• To do: Copy exactly the lines of the material below that run from the one containing "The build123d and" through the one containing "return material, material.node_tree". Copy no other lines.

• Source data:
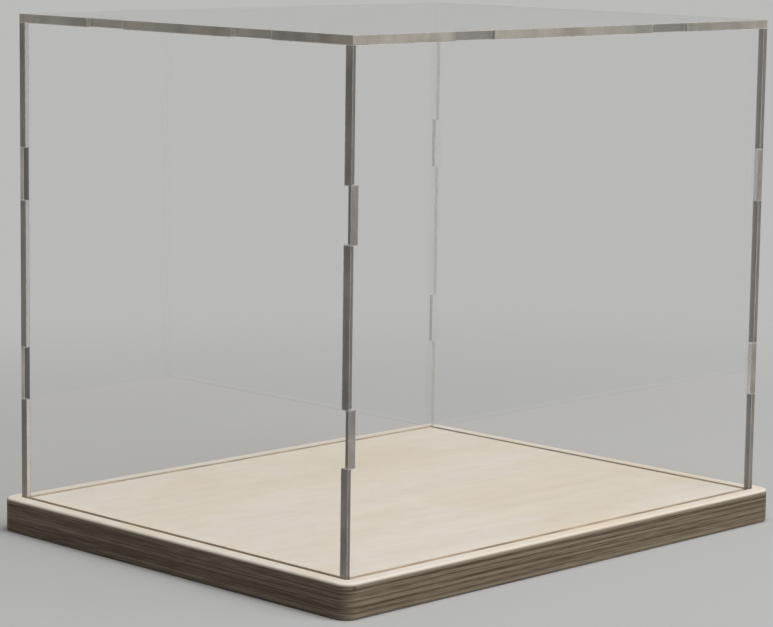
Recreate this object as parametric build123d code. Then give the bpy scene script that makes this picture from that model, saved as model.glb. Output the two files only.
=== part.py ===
from build123d import *
import os

# Display cover: five clear sheets joined by fingers, standing in a groove in a plywood base.
# Millimetres. +X runs right along the front, +Y from the front to the back, +Z up.
# The origin is the centre of the base's underside.

# Clear space under the cover
inner_width = 202.0
inner_depth = 159.0
inner_height = 168.0

# Clear sheets
sheet_thickness = 3.0
seam_gap = 0.05  # hairline between cut edges that meet

# Fingers between the upright sheets, two at each corner
finger_length = 18.6
finger_end_gap = 43.4  # from the sheet's foot or the top sheet's underside to the nearest finger

# Tabs from the upright sheets into the top sheet, two along each edge
tab_length = 18.8
front_tab_end_gap = 45.4  # from the cover's corner along the front and back
side_tab_end_gap = 36.8  # from the cover's corner along the left and right

# Plywood base
base_thickness = 12.0
rim_width = 5.2  # board outside the sheets
base_corner_radius = 5.0
base_arris_radius = 1.0

# Groove for the sheets' feet
groove_depth = 8.0
groove_clearance = 0.3  # beside the sheet, on each face of it
groove_corner_radius = 1.0  # left by the cutter in the groove's outer corners

# Places worked out from the sizes above
outer_width = inner_width + 2 * sheet_thickness
outer_depth = inner_depth + 2 * sheet_thickness
board_width = outer_width + 2 * rim_width
board_depth = outer_depth + 2 * rim_width
floor_z = base_thickness
foot_z = floor_z - groove_depth
ceiling_z = floor_z + inner_height
top_z = ceiling_z + sheet_thickness


def block(x_span, y_span, z_span):
    """Square block between two values along each axis."""
    corner = Pos(min(x_span), min(y_span), min(z_span))
    size = [abs(span[1] - span[0]) for span in (x_span, y_span, z_span)]
    return corner * Box(*size, align=(Align.MIN, Align.MIN, Align.MIN))


def two_spans(low, high, end_gap, length):
    """Two equal spans, each end_gap in from its own end of the edge from low to high."""
    return [(low + end_gap, low + end_gap + length), (high - end_gap - length, high - end_gap)]


def widened(span, amount):
    """The span with the same amount added at both ends."""
    return (span[0] - amount, span[1] + amount)


# Where the fingers and tabs lie, shared by the sheets that meet there
finger_spans = two_spans(foot_z, ceiling_z, finger_end_gap, finger_length)
front_tab_spans = two_spans(-outer_width / 2, outer_width / 2, front_tab_end_gap, tab_length)
side_tab_spans = two_spans(-outer_depth / 2, outer_depth / 2, side_tab_end_gap, tab_length)


def long_sheet(side):
    """Front (side -1) or back (side 1) sheet: full width, notched for the side sheets' fingers."""
    outer_face = side * outer_depth / 2
    inner_face = side * inner_depth / 2
    sheet_y = (outer_face, inner_face)
    sheet = block((-outer_width / 2, outer_width / 2), sheet_y, (foot_z, ceiling_z - seam_gap))
    for span in front_tab_spans:
        sheet += block(span, sheet_y, (foot_z, top_z))
    for end in (-1, 1):
        notch_x = (end * outer_width / 2, end * (inner_width / 2 - seam_gap))
        for span in finger_spans:
            sheet -= block(notch_x, sheet_y, widened(span, seam_gap))
    return sheet


def short_sheet(side):
    """Left (side -1) or right (side 1) sheet: between the long ones, with fingers through them."""
    sheet_x = (side * outer_width / 2, side * inner_width / 2)
    body_y = (-inner_depth / 2 + seam_gap, inner_depth / 2 - seam_gap)
    sheet = block(sheet_x, body_y, (foot_z, ceiling_z - seam_gap))
    for span in side_tab_spans:
        sheet += block(sheet_x, span, (foot_z, top_z))
    for span in finger_spans:
        sheet += block(sheet_x, (-outer_depth / 2, outer_depth / 2), span)
    return sheet


def top_sheet():
    """Top sheet: full width and depth, notched in each edge for the tabs."""
    sheet = block(
        (-outer_width / 2, outer_width / 2),
        (-outer_depth / 2, outer_depth / 2),
        (ceiling_z, top_z),
    )
    for end in (-1, 1):
        notch_y = (end * outer_depth / 2, end * (inner_depth / 2 - seam_gap))
        for span in front_tab_spans:
            sheet -= block(widened(span, seam_gap), notch_y, (ceiling_z, top_z))
        notch_x = (end * outer_width / 2, end * (inner_width / 2 - seam_gap))
        for span in side_tab_spans:
            sheet -= block(notch_x, widened(span, seam_gap), (ceiling_z, top_z))
    return sheet


def groove_cutter():
    """What the groove takes out of the board: a square ring with a clearance beside the sheets."""
    ring_width = outer_width + 2 * groove_clearance
    ring_depth = outer_depth + 2 * groove_clearance
    island_width = inner_width - 2 * groove_clearance
    island_depth = inner_depth - 2 * groove_clearance
    outline = RectangleRounded(ring_width, ring_depth, groove_corner_radius)
    island = Rectangle(island_width, island_depth)
    return Pos(0, 0, foot_z) * extrude(outline - island, groove_depth)


def base_board():
    """Plywood board with rounded corners and arrises, and the groove for the sheets."""
    outline = RectangleRounded(board_width, board_depth, base_corner_radius)
    board = extrude(outline, base_thickness)
    faces = board.faces().sort_by(Axis.Z)
    board = fillet(faces[0].edges() + faces[-1].edges(), base_arris_radius)
    return board - groove_cutter()


nodes = {
    "base_board": base_board(),
    "front_panel": long_sheet(-1),
    "back_panel": long_sheet(1),
    "left_panel": short_sheet(-1),
    "right_panel": short_sheet(1),
    "top_panel": top_sheet(),
}

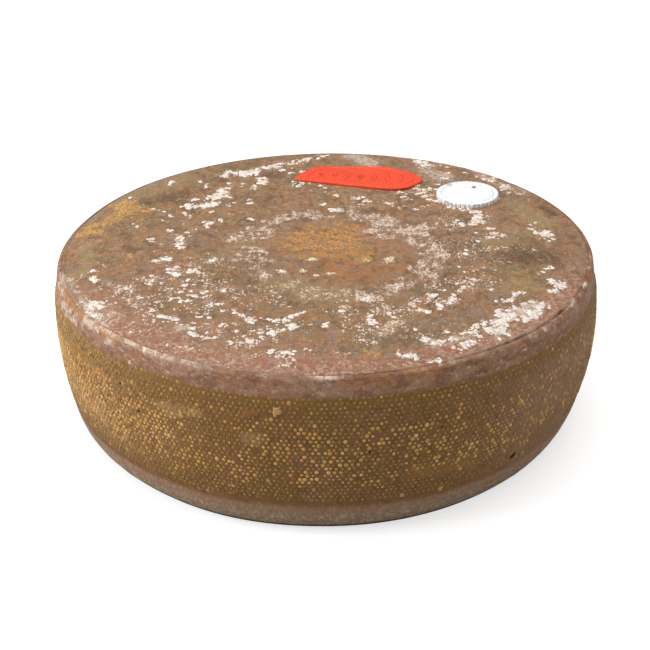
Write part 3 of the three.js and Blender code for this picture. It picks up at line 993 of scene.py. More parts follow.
        (0.8, 20, (2, -29.7), (12, -40.3), (31.9, -34.3)), (0.4, 26, (16, -17.8), (10, -38.2)),
        (0.5, 12, (33.9, -3.8), (45.8, -16.3)), (0.5, 7, (29.8, -103.3), (33.8, -107)),
    ),
    *strokes(
        Mark.ROSE,
        (0.9, 26, (-111.4, -53.5), (-93.5, -89.3), (-61.7, -113.1), (-19.9, -127.2)),
        (0.7, 16, (29.9, 6.4), (43.8, -0.4)), (0.5, 20, (-103.5, -19.5), (-83.6, -43.2)),
        (0.6, 18, (39.9, 15.6), (49.8, -12.2)), (0.35, 20, (-63.8, 13.4), (-39.8, -12.6)),
        (0.6, 10, (110, -90), (126, -66)),
    ),
    *strokes(
        Mark.OLIVE,
        (0.75, 24, (-110, 78), (-69.6, 107.5), (-20, 136)),
        (0.7, 20, (87.6, -9.1), (103.5, -37.3), (91.6, -65)), (0.6, 16, (39.8, -106.9), (63.7, -94.8)),
        (0.45, 18, (-19.9, -72.7), (19.9, -80.6)), (0.6, 14, (-67.7, -10.7), (-57.8, -28)),
        (0.5, 14, (45.8, -52.6), (59.8, -54.6)), (0.8, 18, (29.8, -111), (43.7, -119.5)),
        (0.9, 4, (-3, -70.7)), (0.8, 5, (18.9, -45.2)), (0.7, 4, (23.9, -100.4)),
        (1.0, 5.5, (95.5, -28.7), (94.5, -32.6)), (1.0, 5.5, (101.5, -36.5), (102.5, -49.1)),
        (0.6, 16, (-121.4, 30.2), (-105.5, 32.6)), (0.7, 14, (-79.6, -67.3), (-59.7, -79)),
        (0.6, 10, (-89.5, -47.6), (-83.5, -61.5)),
    ),
    *strokes(
        Mark.STRAW,
        (0.8, 7, (-132.3, 2.3), (-131.3, -19.6), (-130, -36)),
        (0.6, 16, (-128, 66), (-108, 86), (-92, 100)), (0.7, 12, (111.5, 52.5), (123.3, 26.1)),
        (0.5, 14, (95.5, 0.4), (111.4, 10.4)), (0.4, 16, (91.5, -43.5), (99.5, -59)),
        (0.5, 10, (-132, 30), (-123.3, 43.9)), (0.7, 14, (-23.9, -48.1), (-8, -60), (4, -62.1)),
        (0.5, 12, (-51.8, -8.3), (-43.8, 1.4)),
    ),
    *strokes(
        Mark.DAMP,
        (0.8, 17, (103.5, -19.5), (118.5, -20)), (0.9, 8, (107.5, -23.3), (109.5, -20.8)),
        (0.8, 5, (119.4, -22.2), (121.4, -24.5)), (0.8, 4.5, (20.9, -62.4)),
        (0.7, 9, (-95.6, 68.5), (-83.6, 76.4)), (0.5, 8, (69.7, -13.1), (73.6, 0.7)),
        (0.5, 10, (65.7, -42.8), (59.7, -50.7)), (0.9, 5, (128, 48), (132, 38)),
        (0.7, 6, (-33.8, 106.5), (-27.9, 102.2)), (0.7, 6, (-61.7, 96.4)),
        (0.7, 7, (-84.5, 60.7), (-79.6, 54.1)), (0.7, 7, (-104.5, 64.3)),
        (0.4, 6, (-55.7, -42.9), (-41.8, -46.3)), (0.9, 2.2, (25.3, -14.1)),
        (0.6, 5, (-4, 39.5), (-12, 35.6)), (0.5, 7, (87.6, -39.3), (91.5, -45.5)),
    ),
)


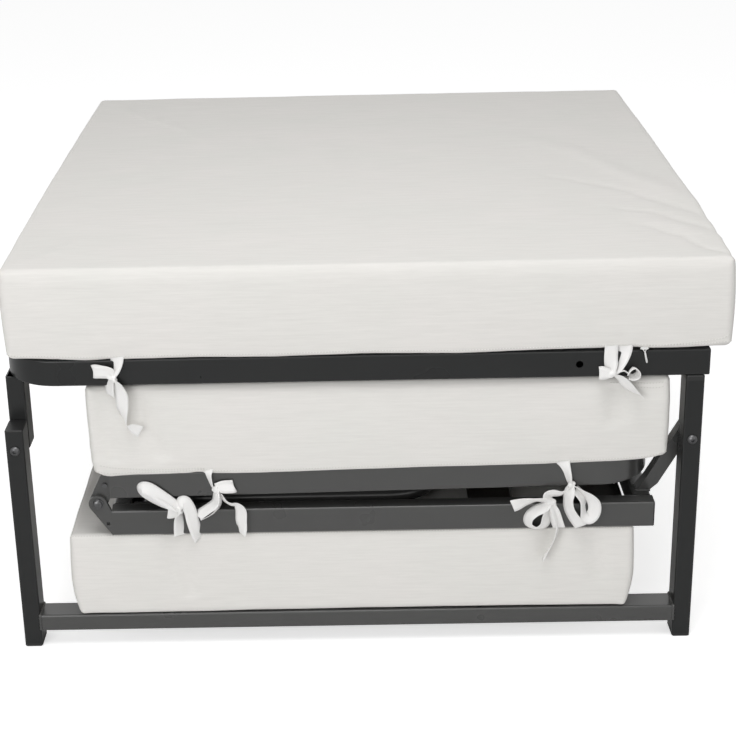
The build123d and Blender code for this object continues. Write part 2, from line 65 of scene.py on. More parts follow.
def add(tree, kind, inputs=None, **settings):
    """Add a node; each input is a value, or the output of another node to link from."""
    node = tree.nodes.new("ShaderNode" + kind)
    for name, value in settings.items():
        setattr(node, name, value)
    for name, value in (inputs or {}).items():
        if isinstance(value, bpy.types.NodeSocket):
            tree.links.new(value, node.inputs[name])
        else:
            node.inputs[name].default_value = value
    return node


def blank_material(name):
    """New material with an empty node tree."""
    material = bpy.data.materials.new(name)
    material.use_nodes = True
    material.node_tree.nodes.clear()
    return material, material.node_tree


def powder_coated_steel(name, dark, light, shine, coat_weight):
    """Dark grey polyester powder coat: semi-gloss, with a faint orange peel from the oven."""
    peel, unevenness = 2.6 * mm, 60 * mm
    material, tree = blank_material(name)
    place = add(tree, "TexCoord").outputs["Object"]
    cloud = add(tree, "TexNoise", {"Vector": place, "Scale": 1 / unevenness, "Detail": 3.0})
    tone = add(tree, "Mix", {0: cloud.outputs["Fac"], 6: linear(dark), 7: linear(light)}, data_type="RGBA")
    grain = add(tree, "TexNoise", {"Vector": place, "Scale": 1 / peel, "Detail": 2.0})
    relief = add(tree, "Bump", {"Height": grain.outputs["Fac"], "Strength": 0.07, "Distance": 0.15 * mm})
    gloss = add(tree, "MapRange", {"Value": cloud.outputs["Fac"], "To Min": 0.26, "To Max": 0.3})
    surface = add(tree, "BsdfPrincipled", {
        "Base Color": tone.outputs[2], "Roughness": gloss.outputs[0], "Normal": relief.outputs[0],
        "IOR": 1.5, "Specular IOR Level": shine, "Coat Weight": coat_weight, "Coat Roughness": 0.16,
    })
    add(tree, "OutputMaterial", {"Surface": surface.outputs[0]})
    return material


def moulded_polypropylene():
    """Black injection-moulded polypropylene: half matt from a fine spark-eroded skin.

    The skin's grain is drawn 1.8 mm wide, coarser than it is, so that it shows.
    """
    skin = 1.8 * mm
    material, tree = blank_material("moulded_polypropylene")
    place = add(tree, "TexCoord").outputs["Object"]
    grain = add(tree, "TexNoise", {"Vector": place, "Scale": 1 / skin, "Detail": 4.0})
    tone = add(tree, "Mix", {
        0: grain.outputs["Fac"], 6: linear("#131313"), 7: linear("#1E1E1E")}, data_type="RGBA")
    relief = add(tree, "Bump", {"Height": grain.outputs["Fac"], "Strength": 0.25, "Distance": 0.1 * mm})
    surface = add(tree, "BsdfPrincipled", {
        "Base Color": tone.outputs[2], "Normal": relief.outputs[0], "Roughness": 0.45, "IOR": 1.49,
    })
    add(tree, "OutputMaterial", {"Surface": surface.outputs[0]})
    return material


def knitted_cover():
    """Off-white cotton and polyester jersey: fine courses with short slubs, soft and matt.

    The slubs are drawn 2.6 mm apart, coarser than the yarn, so that they show from a step away.
    """
    slub_pitch, slub_length, blotch = 2.6 * mm, 42 * mm, 90 * mm
    material, tree = blank_material("knitted_cover")
    place = add(tree, "TexCoord")
    along_x = add(tree, "Mapping", {"Vector": place.outputs["Object"], "Scale": (
        1 / slub_length, 1 / slub_pitch, 1 / slub_pitch)})
    along_y = add(tree, "Mapping", {"Vector": place.outputs["Object"], "Scale": (
        1 / slub_pitch, 1 / slub_length, 1 / slub_pitch)})
    slubs = [add(tree, "TexNoise", {
        "Vector": way.outputs[0], "Scale": 1.0, "Detail": 3.0, "Roughness": 0.62,
    }) for way in (along_x, along_y)]
    facing = add(tree, "SeparateXYZ", {"Vector": place.outputs["Normal"]})
    end_face = add(tree, "Math", {0: facing.outputs["X"]}, operation="ABSOLUTE")
    yarn = add(tree, "Mix", {
        0: end_face.outputs[0], 2: slubs[0].outputs["Fac"], 3: slubs[1].outputs["Fac"]})
    cloud = add(tree, "TexNoise", {"Vector": place.outputs["Object"], "Scale": 1 / blotch, "Detail": 2.0})
    ground = add(tree, "Mix", {
        0: cloud.outputs["Fac"], 6: linear("#E3E3DE"), 7: linear("#EAE6E3")}, data_type="RGBA")
    contrast = add(tree, "MapRange", {"Value": yarn.outputs[0], "From Min": 0.3, "From Max": 0.7})
    tone = add(tree, "Mix", {
        0: contrast.outputs[0], 6: linear("#DAD8D4"), 7: ground.outputs[2]}, data_type="RGBA")
    softened = add(tree, "Mix", {0: 0.55, 6: tone.outputs[2], 7: ground.outputs[2]}, data_type="RGBA")
    relief = add(tree, "Bump", {"Height": yarn.outputs[0], "Strength": 0.35, "Distance": 0.5 * mm})
    surface = add(tree, "BsdfPrincipled", {
        "Base Color": softened.outputs[2], "Normal": relief.outputs[0], "Roughness": 0.92,
        "Specular IOR Level": 0.25, "Sheen Weight": 0.12, "Sheen Roughness": 0.5,
    })
    add(tree, "OutputMaterial", {"Surface": surface.outputs[0]})
    return material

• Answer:
The build123d and Blender code for this object continues. Write part 2, from line 65 of scene.py on. More parts follow.
def add(tree, kind, inputs=None, **settings):
    """Add a node; each input is a value, or the output of another node to link from."""
    node = tree.nodes.new("ShaderNode" + kind)
    for name, value in settings.items():
        setattr(node, name, value)
    for name, value in (inputs or {}).items():
        if isinstance(value, bpy.types.NodeSocket):
            tree.links.new(value, node.inputs[name])
        else:
            node.inputs[name].default_value = value
    return node


def blank_material(name):
    """New material with an empty node tree."""
    material = bpy.data.materials.new(name)
    material.use_nodes = True
    material.node_tree.nodes.clear()
    return material, material.node_tree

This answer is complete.